### [Task to carry out]
Find all lines in the records that include the word "More", and copy them out.

-- BEGIN Working data --

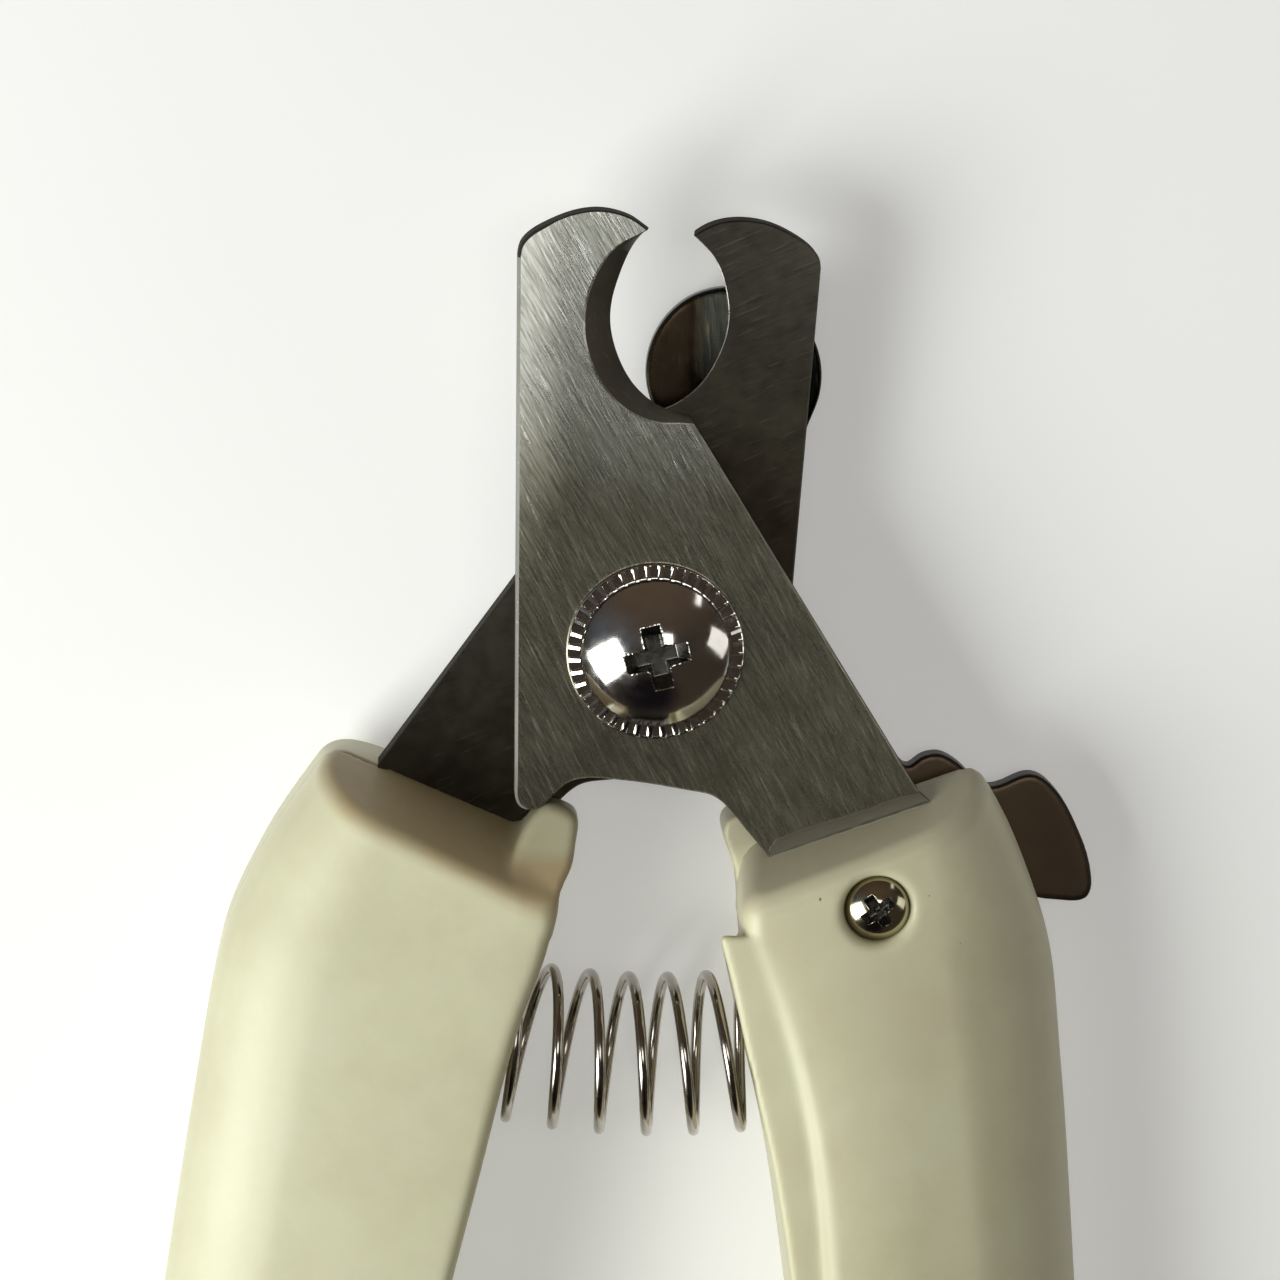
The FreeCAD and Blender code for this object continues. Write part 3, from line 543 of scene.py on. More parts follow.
def nets(f, X, Y, Z, relax=1, steps=2):
    """Closed quad mesh of the surface f = 0 on a grid of samples, pulled onto the surface."""
    n = (len(X), len(Y), len(Z))
    v = np.array(np.broadcast_to(f(X[:, None, None], Y[None, :, None], Z[None, None, :]), n), float)
    big = 9.0
    v[0], v[-1] = np.maximum(v[0], big * 0.01), np.maximum(v[-1], big * 0.01)
    v[:, 0], v[:, -1] = np.maximum(v[:, 0], big * 0.01), np.maximum(v[:, -1], big * 0.01)
    v[:, :, 0], v[:, :, -1] = np.maximum(v[:, :, 0], big * 0.01), np.maximum(v[:, :, -1], big * 0.01)
    s = v < 0
    cnt = np.zeros((n[0] - 1, n[1] - 1, n[2] - 1), np.int8)
    for i in (0, 1):
        for j in (0, 1):
            for k in (0, 1):
                cnt += s[i:n[0] - 1 + i, j:n[1] - 1 + j, k:n[2] - 1 + k]
    mixed = (cnt > 0) & (cnt < 8)
    I = np.array(np.nonzero(mixed))
    m = I.shape[1]
    idx = np.full(mixed.shape, -1, np.int64)
    idx[mixed] = np.arange(m)
    P = np.zeros((m, 3))
    K = np.zeros(m)
    ax = (X, Y, Z)
    for a in range(3):
        b, c = [q for q in range(3) if q != a]
        for ob in (0, 1):
            for oc in (0, 1):
                o = np.zeros(3, int)
                o[b], o[c] = ob, oc
                p0 = I + o[:, None]
                p1 = p0.copy()
                p1[a] += 1
                v0, v1 = v[tuple(p0)], v[tuple(p1)]
                hit = (v0 < 0) != (v1 < 0)
                t = np.where(hit, v0 / np.where(hit, v0 - v1, 1), 0)
                for q in range(3):
                    lo = ax[q][p0[q]]
                    val = lo + (t * (ax[a][p1[a]] - lo) if q == a else 0)
                    P[:, q] += np.where(hit, val, 0)
                K += hit
    P /= K[:, None]
    faces = []
    for a in range(3):
        b, c = ((1, 2), (2, 0), (0, 1))[a]
        sl0 = [slice(None)] * 3
        sl1 = [slice(None)] * 3
        sl0[a], sl1[a] = slice(0, n[a] - 1), slice(1, n[a])
        for q in (b, c):
            sl0[q] = sl1[q] = slice(1, n[q] - 1)
        s0, s1 = s[tuple(sl0)], s[tuple(sl1)]
        E = np.array(np.nonzero(s0 != s1))
        pos = s0[tuple(E)]
        E[b] += 1
        E[c] += 1
        quad = []
        for ob, oc in ((-1, -1), (0, -1), (0, 0), (-1, 0)):
            q = E.copy()
            q[b] += ob
            q[c] += oc
            quad.append(idx[tuple(q)])
        quad = np.stack(quad, 1)
        quad[~pos] = quad[~pos][:, ::-1]
        faces.append(quad)
    F = np.concatenate(faces)
    # cell size near each vertex limits how far a point may be pulled
    size = np.min([np.diff(ax[q])[I[q]] for q in range(3)], axis=0)

    def pull(P, times):
        e = 0.01
        for _ in range(times):
            x, y, z = P.T
            f0 = f(x, y, z)
            g = np.stack([f(x + e, y, z) - f(x - e, y, z), f(x, y + e, z) - f(x, y - e, z),
                          f(x, y, z + e) - f(x, y, z - e)], 1) / (2 * e)
            g2 = np.maximum((g * g).sum(1), 0.05)
            d = -(f0 / g2)[:, None] * g
            L = np.linalg.norm(d, axis=1)
            d *= np.minimum(1, 0.5 * size / np.maximum(L, 1e-9))[:, None]
            P = P + d
        return P
    P = pull(P, steps)
    if relax:
        e = np.concatenate([F[:, [0, 1]], F[:, [1, 2]], F[:, [2, 3]], F[:, [3, 0]]])
        for _ in range(relax):
            S = np.zeros_like(P)
            C = np.zeros(len(P))
            for k in range(3):
                S[:, k] = np.bincount(e[:, 0], P[e[:, 1], k], len(P)) + np.bincount(e[:, 1], P[e[:, 0], k], len(P))
            C = np.bincount(e[:, 0], minlength=len(P)) + np.bincount(e[:, 1], minlength=len(P))
            P = P + 0.5 * (S / np.maximum(C, 1)[:, None] - P)
            P = pull(P, 1)
    return P, F


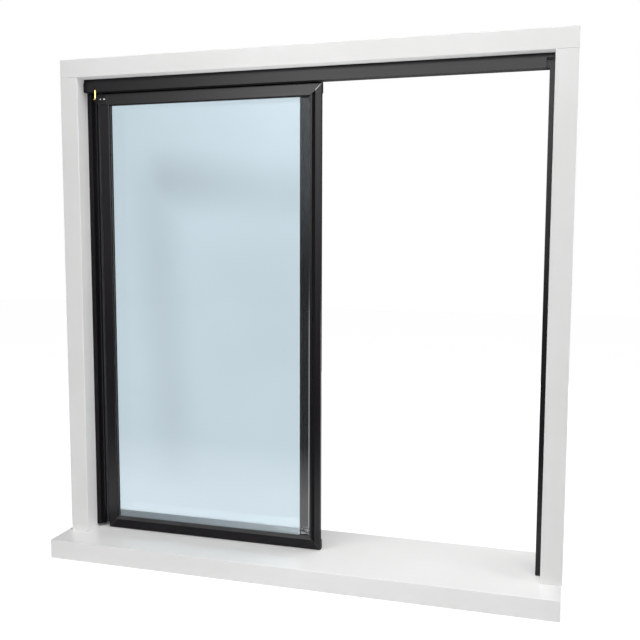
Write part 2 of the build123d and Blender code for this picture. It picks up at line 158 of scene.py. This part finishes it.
# Lamps as place, size, power, the point each is aimed at and spread in degrees
LAMPS = {
    "above": (Vector((0.0, -0.9, 3.0)), (2.4, 0.8), 53.0, Vector((0.0, -0.1, 0.0)), 180),
    "right_side": (Vector((3.0, -0.8, 1.0)), (1.0, 1.6), 27.0, Vector((-0.6, -0.1, 0.65)), 180),
    "left_low": (Vector((-1.6, -1.8, 0.3)), (1.0, 0.5), 5.0, Vector((-0.5, -0.1, 0.1)), 180),
    "under_head": (Vector((0.0, -0.75, 0.25)), (1.4, 0.3), 2.9, Vector((0.0, -0.03, 1.29)), 180),
    "soffit": (Vector((0.0, -0.28, 0.12)), (0.8, 0.15), 0.9, Vector((0.0, -0.05, 1.29)), 60),
    "rear_shelf": (Vector((0.35, 0.20, 0.75)), (0.5, 0.2), 2.6, Vector((0.35, 0.1, 0.0)), 180),
    "back_fill": (Vector((0.0, 3.2, 0.5)), (2.4, 0.8), 60.0, Vector((0.0, 0.0, 0.75)), 180),
    "left_fill": (Vector((-3.2, 0.4, 0.7)), (0.8, 1.2), 20.0, Vector((-0.66, 0.0, 0.7)), 180),
}


def grey(value):
    """An even grey."""
    return (value, value, value, 1.0)


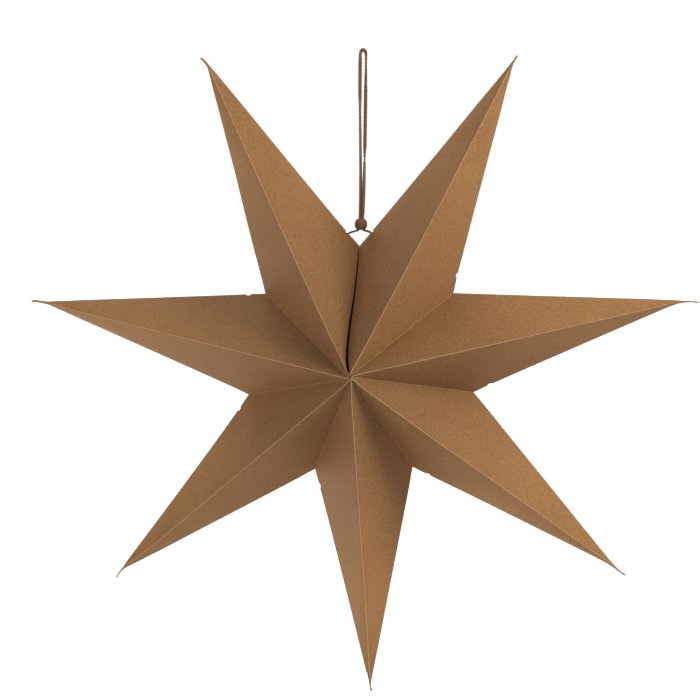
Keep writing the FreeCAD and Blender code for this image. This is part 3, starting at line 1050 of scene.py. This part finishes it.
def cord_knot(name, centre, material):
    """A tight overhand knot of the cord's end, drawn to a ball."""
    path = []
    for corner in range(KNOT_CORNERS):
        turn = math.tau * corner / KNOT_CORNERS
        place = Vector((
            math.sin(turn) + 2 * math.sin(2 * turn),
            math.cos(turn) - 2 * math.cos(2 * turn),
            -1.4 * math.sin(3 * turn)))
        path.append(Vector(centre) * MM + place / 3 * KNOT_SIZE)
    mesh = curve_mesh("cord_knot_" + name, [path], KNOT_YARN, closed=True)
    return placed_piece(mesh.name, mesh, material)


def turned_bead(material):
    """A slightly flat ball turned round its bore, with rounded lips."""
    bm = bmesh.new()
    outline = []
    lean = math.asin((BEAD_BORE + BEAD_LIP) / BEAD_RADIUS) * BEAD_LAND
    for step in range(BEAD_SIDE_STEPS + 1):
        angle = (math.pi - 2 * lean) * (step / BEAD_SIDE_STEPS - 0.5)
        height = BEAD_HALF_HEIGHT * math.sin(angle) / math.cos(lean)
        outline.append((BEAD_RADIUS * math.cos(angle), height))
    for step in range(1, BEAD_LIP_STEPS + 1):
        angle = math.radians(90 * step / BEAD_LIP_STEPS)
        height = BEAD_HALF_HEIGHT - BEAD_LIP * (1 - math.cos(angle))
        outline.append((BEAD_BORE + BEAD_LIP * (1 - math.sin(angle)), height))
    for step in range(BEAD_LIP_STEPS):
        angle = math.radians(90 * step / BEAD_LIP_STEPS)
        height = -BEAD_HALF_HEIGHT + BEAD_LIP * (1 - math.sin(angle))
        outline.append((BEAD_BORE + BEAD_LIP * (1 - math.cos(angle)), height))
    verts = [bm.verts.new((radius, 0, height)) for radius, height in outline]
    edges = [bm.edges.new(pair) for pair in zip(verts, verts[1:] + verts[:1])]
    bmesh.ops.spin(
        bm, geom=verts + edges, cent=(0, 0, 0), axis=(0, 0, 1), angle=math.tau,
        steps=BEAD_SPIN_STEPS, use_merge=True)
    bmesh.ops.remove_doubles(bm, verts=bm.verts, dist=CUT_NEAR)
    bmesh.ops.recalc_face_normals(bm, faces=bm.faces)
    bmesh.ops.translate(bm, verts=bm.verts, vec=BEAD_CENTRE)
    mesh = bpy.data.meshes.new("wooden_bead")
    bm.to_mesh(mesh)
    bm.free()
    return placed_piece("wooden_bead", mesh, material, "cord_bead")


def white_floor():
    """A pale floor far below the hung star, white to the camera where no shadow falls."""
    bm = bmesh.new()
    bmesh.ops.create_grid(bm, x_segments=1, y_segments=1, size=FLOOR_HALF_SIZE)
    bmesh.ops.translate(bm, verts=bm.verts, vec=(0, 0, FLOOR_Z))
    mesh = bpy.data.meshes.new("floor")
    bm.to_mesh(mesh)
    bm.free()
    mat = bpy.data.materials.new("pale_floor")
    mat.use_nodes = True
    n = Nodes(mat.node_tree)
    mat.node_tree.nodes.remove(mat.node_tree.nodes["Principled BSDF"])
    surface = n.add("ShaderNodeBsdfDiffuse")
    surface.inputs["Color"].default_value = FLOOR_COLOUR
    glow = n.add("ShaderNodeEmission")
    n.join(seen_directly(n), glow.inputs["Strength"])
    both = n.add("ShaderNodeAddShader")
    n.join(surface.outputs[0], both.inputs[0])
    n.join(glow.outputs[0], both.inputs[1])
    n.join(both.outputs[0], mat.node_tree.nodes["Material Output"].inputs["Surface"])
    mesh.materials.append(mat)
    floor = bpy.data.objects.new("floor", mesh)
    bpy.context.collection.objects.link(floor)


def seen_directly(n):
    """1 where the camera sees a thing itself or in a shine, and 0 where it only gives light."""
    path = n.add("ShaderNodeLightPath")
    seen = n.math("MAXIMUM", path.outputs["Is Camera Ray"], path.outputs["Is Glossy Ray"])
    return n.math("MAXIMUM", seen, path.outputs["Is Transmission Ray"])


def white_room():
    """Soft light from all round, in front of a plain white background."""
    world = bpy.data.worlds.new("white_room")
    world.use_nodes = True
    n = Nodes(world.node_tree)
    sky = world.node_tree.nodes["Background"]
    seen = seen_directly(n)
    n.join(n.blend(seen, ROOM_COLOUR, (1, 1, 1, 1)), sky.inputs["Color"])
    n.join(n.spread(seen, 0, 1, ROOM_LIGHT, 1), sky.inputs["Strength"])
    bpy.context.scene.world = world


def area_lamp(name, place, target, size, power, colour):
    lamp = bpy.data.lights.new(name, "AREA")
    lamp.shape = "DISK"
    lamp.size = size
    lamp.energy = power
    lamp.color = colour
    obj = bpy.data.objects.new(name, lamp)
    obj.location = place
    obj.rotation_euler = (Vector(target) - Vector(place)).to_track_quat("-Z", "Y").to_euler()
    bpy.context.collection.objects.link(obj)


def camera():
    cam = bpy.data.cameras.new("photo_camera")
    cam.lens = LENS_MM
    cam.sensor_width = SENSOR_WIDTH_MM
    obj = bpy.data.objects.new("photo_camera", cam)
    look = CAMERA_LOOK.normalized()
    right = look.cross(CAMERA_UP).normalized()
    up = right.cross(look)
    turn = Matrix((right, up, -look)).transposed()
    obj.matrix_world = Matrix.Translation(CAMERA_PLACE) @ turn.to_4x4()
    bpy.context.collection.objects.link(obj)
    bpy.context.scene.camera = obj


FIBRE = fibre_group()
CARD = kraft_card(FIBRE)
CORD = cord_cotton(FIBRE)
for index in range(len(POINT_NAMES)):
    card_point(index, CARD)
BEAD = turned_bead(bead_wood(FIBRE))
BRAID, CORD_LINE = braided_cord(CORD)
KNOTS = [cord_knot(name, centre, CORD) for name, centre in KNOT_CENTRES.items()]

white_floor()
white_room()
camera()
for lamp_name, (place, width, power, colour) in LAMPS.items():
    area_lamp(lamp_name, place, LAMP_TARGET, width, power, colour)
bpy.context.scene.view_settings.view_transform = "Standard"
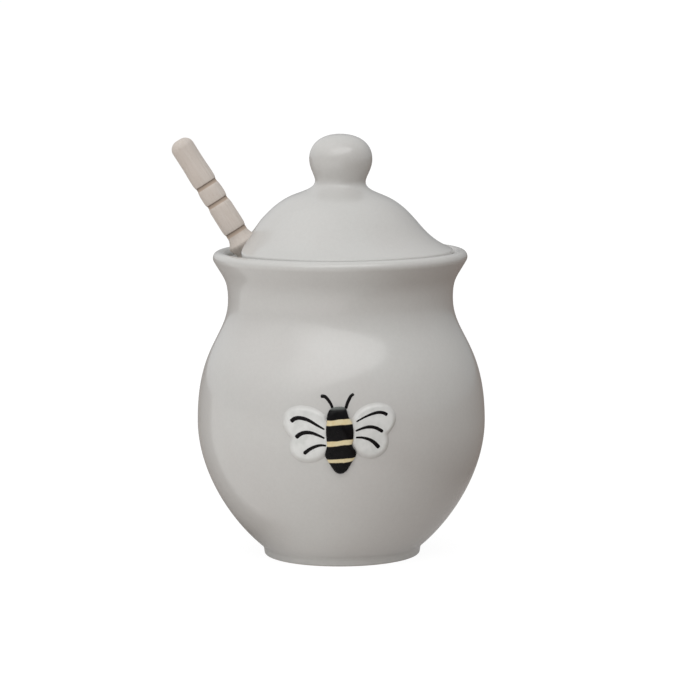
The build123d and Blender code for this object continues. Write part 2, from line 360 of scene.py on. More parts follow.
class Shader(Nodes):
    """A material with further helpers."""

    def __init__(self, name):
        self.material = bpy.data.materials.new(name)
        self.material.use_nodes = True
        super().__init__(self.material.node_tree)
        self.surface = self.tree.nodes["Principled BSDF"]

    def finish(self, **inputs):
        """Sets the surface's inputs, with underscores for the spaces in their names."""
        for key, value in inputs.items():
            self.put(self.surface, key.replace("_", " "), value)
        return self.material

    def place(self):
        return self.node("TexCoord").outputs["Object"]

    def attribute(self, name):
        return self.node("Attribute", attribute_name=name).outputs["Fac"]

    def noise(self, place, scale, detail=2.0, roughness=0.5):
        made = self.node("TexNoise", {"Vector": place, "Scale": scale, "Detail": detail,
                                      "Roughness": roughness})
        return made.outputs["Fac"]

    def mix(self, factor, first, second, blend="MIX"):
        """Mix of two colours, which are the node's inputs 6 and 7."""
        made = self.node("Mix", {"Factor": factor, 6: first, 7: second},
                         data_type="RGBA", blend_type=blend)
        return made.outputs[2]

    def bump(self, height, strength, distance, below=None):
        """Normal of a relief, on top of another one if given. The distance is in metres."""
        made = self.node("Bump", {"Height": height, "Strength": strength, "Distance": distance})
        if below is not None:
            self.put(made, "Normal", below)
        return made.outputs["Normal"]


def tone(red, green, blue):
    """Shader colour from 0 to 255 display values."""
    def linear(value):
        share = value / 255
        return share / 12.92 if share <= 0.04045 else ((share + 0.055) / 1.055) ** 2.4
    return (linear(red), linear(green), linear(blue), 1.0)


# Noise scales are per metre. NOISE is the span that most of a noise's values lie in.
NOISE = (0.3, 0.7)

GLAZE, GLAZE_WARM = tone(207, 207, 204), tone(204, 202, 199)
GLAZE_MOTTLE = (0.972, 1.025)
GLAZE_ROUGHNESS, GLAZE_COAT_ROUGHNESS, GLAZE_IOR = (0.31, 0.36), 0.12, 1.5
SLIP_WHITE, SLIP_GREY = tone(232, 233, 231), tone(216, 218, 215)
SLIP_EDGE_WOBBLE = (-0.12, 0.12)
CLAY, CLAY_DARK, CLAY_ROUGHNESS = tone(205, 194, 178), tone(180, 166, 148), 0.85


def glaze_colour(shader, place):
    """Warm grey glaze with soft clouds and a fine mottle."""
    clouds = shader.spread(shader.noise(place, scale=24.0, detail=6.0, roughness=0.6), NOISE)
    colour = shader.mix(clouds, GLAZE, GLAZE_WARM)
    specks = shader.noise(place, scale=900.0, detail=3.0, roughness=0.6)
    mottle = shader.spread(specks, (0.2, 0.8), GLAZE_MOTTLE)
    grey = shader.node("CombineColor", {0: mottle, 1: mottle, 2: mottle}).outputs[0]
    return shader.mix(1.0, colour, grey, "MULTIPLY")


def glaze_surface(shader, place, colour):
    """Gloss of a fired glaze, with the faint waves of its surface."""
    waves = shader.bump(shader.noise(place, scale=70.0), strength=0.1, distance=0.001)
    skin = shader.bump(shader.noise(place, scale=900.0), strength=0.05, distance=0.0001,
                       below=waves)
    gloss = shader.spread(shader.noise(place, scale=160.0, detail=3.0), NOISE, GLAZE_ROUGHNESS)
    return shader.finish(Base_Color=colour, Roughness=gloss, Normal=skin, IOR=GLAZE_IOR,
                         Coat_Weight=1.0, Coat_Roughness=GLAZE_COAT_ROUGHNESS,
                         Coat_IOR=GLAZE_IOR)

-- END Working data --

### [Reply to the exercise]
The FreeCAD and Blender code for this object continues. Write part 3, from line 543 of scene.py on. More parts follow.
The build123d and Blender code for this object continues. Write part 2, from line 360 of scene.py on. More parts follow.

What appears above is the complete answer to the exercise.